BTW - YMMV for your purposes, but you may want to install the upgraded vmware tools. If you hadn’t heard, VMware deprecated distributing Tools updates and all upgrades moving towards the future has been turned over to an open source community project (yes, that means no more proprietary and maybe some community distribution). Starting a couple months ago (approx June 2015) all Tools should be upgraded using this project. Be aware though that** TW currently has issues**… I’ve identified that gcc has to be downgraded to gcc46 and the legacy network tools package has to be installed.
https://github.com/rasa/vmware-tools-patches

TSU

crm_report collects comprehensive diagnostic information from all cluster nodes. If you make result available someone may get a look; run it after node was fenced and came back online and tell exact date/time when it happened.

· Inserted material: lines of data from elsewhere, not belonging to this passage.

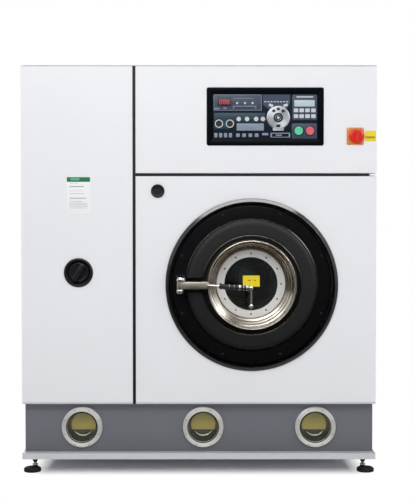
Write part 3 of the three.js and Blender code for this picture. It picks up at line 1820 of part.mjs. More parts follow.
// From the pump's outlet up, across and back into the side of the filter.
function filterPipe() {
  const x0 = pumpX + pumpRadius / 2;
  const y0 = pumpDepth + pumpThickness / 2;
  const low = pumpHeight + pumpRadius + 24 + touchGap;
  const high = deckTop + filterInletRise;
  const endDepth = filterDepth - filterRadius - filterInletReach - touchGap;
  const path = new THREE.CurvePath();
  const corner = (x, y, z) => new THREE.Vector3(x, y, z);
  path.add(new THREE.LineCurve3(corner(x0, y0, low), corner(x0, y0, high - pipeBend)));
  path.add(new THREE.QuadraticBezierCurve3(
    corner(x0, y0, high - pipeBend),
    corner(x0, y0, high),
    corner(x0 + pipeBend / 2, y0 + pipeBend / 2, high),
  ));
  path.add(new THREE.LineCurve3(
    corner(x0 + pipeBend / 2, y0 + pipeBend / 2, high),
    corner(filterX - pipeBend / 4, endDepth - pipeBend, high),
  ));
  path.add(new THREE.QuadraticBezierCurve3(
    corner(filterX - pipeBend / 4, endDepth - pipeBend, high),
    corner(filterX, endDepth - pipeBend / 2, high),
    corner(filterX, endDepth - 2, high),
  ));
  const round = new THREE.Shape();
  round.absarc(0, 0, pipeRadius, 0, 2 * Math.PI, false);
  const geometry = new THREE.ExtrudeGeometry(round, { steps: pipeSteps, extrudePath: path, curveSegments: 4 });
  const lower = post(pipeFlangeRadius, low, low + pipeFlangeThickness, x0, y0, smallSteps);
  const upper = disc(pipeFlangeRadius, endDepth - pipeFlangeThickness, endDepth, filterX, high, smallSteps);
  add('filter_pipe', joined(solid(geometry), lower, upper), steel());
}

// ---- The whole machine ----

dripTray();
feet();
solventTank();
tankFront();
sightGlass('left', sightLeftX);
sightGlass('middle', sightMiddleX);
sightGlass('right', sightRightX);
sidePanel('left_side_panel', -1);
sidePanel('right_side_panel', 1);
topPanel();
deckPanel();
rearPanel();
partitionPanel();
crossRail();
seams();
leftDoor();
latchCup();
latchHandle();
controlPanel();
displayHousing();
displayScreen();
pushButton('start_button', startKeyX, 0x3fbf75);
pushButton('stop_button', stopKeyX, 0xd0495a);
mainSwitch();
frontPanel();
trimRing();
panelLock();
frontRing();
coverRing();
portSeal();
doorDish();
windowRing();
hingeBracket();
hingePin();
doorArm();
doorGrip();
releaseLever();
tub();
tubCradle();
drum();
bearingHousing();
drumPulley();
motorPulley();
driveBelt();
driveMotor();
fanHousing();
fanImpeller();
still();
solventFilter();
solventPump();
filterPipe();

export default machine;
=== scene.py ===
import math

import bmesh
import bpy
import numpy as np
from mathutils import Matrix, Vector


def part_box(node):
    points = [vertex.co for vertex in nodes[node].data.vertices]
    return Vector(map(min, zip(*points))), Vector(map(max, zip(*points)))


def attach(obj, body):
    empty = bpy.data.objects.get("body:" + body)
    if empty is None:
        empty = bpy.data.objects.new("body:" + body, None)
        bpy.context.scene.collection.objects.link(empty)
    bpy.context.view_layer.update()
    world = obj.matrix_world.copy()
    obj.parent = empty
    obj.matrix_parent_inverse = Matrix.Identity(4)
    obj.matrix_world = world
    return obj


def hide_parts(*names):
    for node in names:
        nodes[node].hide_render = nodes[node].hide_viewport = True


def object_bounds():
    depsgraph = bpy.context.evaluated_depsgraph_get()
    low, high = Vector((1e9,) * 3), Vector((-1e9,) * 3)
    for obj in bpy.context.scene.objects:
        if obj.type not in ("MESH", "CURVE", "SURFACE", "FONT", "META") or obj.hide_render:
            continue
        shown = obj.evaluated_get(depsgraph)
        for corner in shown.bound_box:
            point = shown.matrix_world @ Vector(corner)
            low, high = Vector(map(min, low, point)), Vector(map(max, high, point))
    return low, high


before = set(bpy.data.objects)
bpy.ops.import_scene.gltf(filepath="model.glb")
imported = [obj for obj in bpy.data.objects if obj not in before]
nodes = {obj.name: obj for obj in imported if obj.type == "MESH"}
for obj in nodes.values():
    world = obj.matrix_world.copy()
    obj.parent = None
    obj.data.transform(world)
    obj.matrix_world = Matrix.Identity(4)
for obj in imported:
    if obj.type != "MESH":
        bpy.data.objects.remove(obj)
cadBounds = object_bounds()
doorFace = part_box("front_panel")[0].y  # depths are counted back from the faces of the front doors
print("frame loaded:", len(nodes), "nodes")

# Shapes are worked out in millimetres as x, depth and height.
# A shape is a pair: its points, and its faces as lists of point numbers.


def edges(node):
    # the lowest and highest corner of a node of the frame, as x, depth and height
    return tuple(np.array(corner) * 1000 - [0, doorFace * 1000, 0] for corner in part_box(node))


def middle(node, keep=(1, 1, 1)):
    # halfway between the two corners; a 0 in keep drops that coordinate
    return sum(edges(node)) / 2 * keep


def onDoors(node):
    return middle(node, (1, 0, 1))  # the middle, brought forward to the faces of the doors


def gridFaces(rows, columns, loopRows, loopColumns):
    # the face at (i, j) joins the points (i, j), (i, j+1), (i+1, j+1) and (i+1, j) of the grid
    i, j = np.meshgrid(
        np.arange(rows if loopRows else rows - 1),
        np.arange(columns if loopColumns else columns - 1),
        indexing="ij",
    )
    down, right = (i + 1) % rows, (j + 1) % columns
    corners = [i * columns + j, i * columns + right, down * columns + right, down * columns + j]
    return np.stack(corners, -1).reshape(-1, 4).tolist()


def lofted(rings, at=(0, 0, 0), loopRows=False, caps=True):
    # closed rings of points, each joined to the next; caps close the first and the last of them
    rows, columns = rings.shape[:2]
    faces = gridFaces(rows, columns, loopRows, True)
    if caps:
        faces += [list(range(columns)), list(range((rows - 1) * columns, rows * columns))]
    return rings.reshape(-1, 3) + np.asarray(at, float), faces


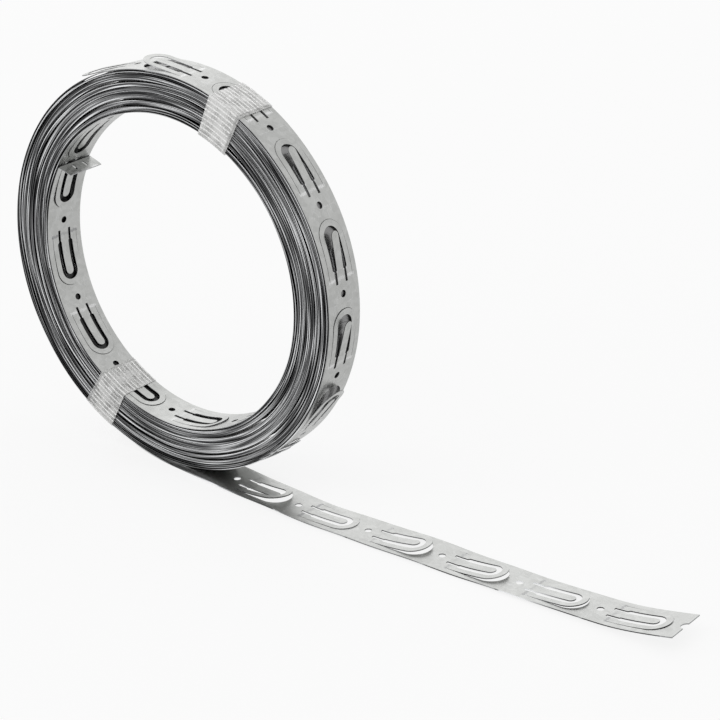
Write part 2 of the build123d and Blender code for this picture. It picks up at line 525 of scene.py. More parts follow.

Sorry guys for my delayed reaction.

When I run the CRM report the cluster is triggert in to executiing the SBD stonith action and then one by one the nodes reboot and come back online.

In the main time i’ve being updating to to latest version of tumbleweed and somehow the nodes are surprisingly stable (at least for now).

I don’t know if the software updates are resonsible for this but for now it’ll do.

Thank you all for your help and advice.lol!

Cool, but seriously reconsider using TW for this. I can see the pros of having a rolling distro, but …

BTW The cluster has 2 nodes? IIRC Richard Brown in his presentation at osC2015 on ha_clusters mentioned three is the best option. The video is on openSUSE’s youtube channel.

If you are using fencing it does not really matter and you should be using fencing if there is even remote chance of modifying data concurrently.

Is there any indication in any of the logs (/var/log/corosync-all.log on our centos-based lustre setup) as to what is causing the fencing?

Given that you’re using virtual machines with an iscsi SBD, I can imagine there may be latency in that stack that is running into the timeout on the SBD.

Also, can the fencing events be correlated to load either on the physical machines or the storage device?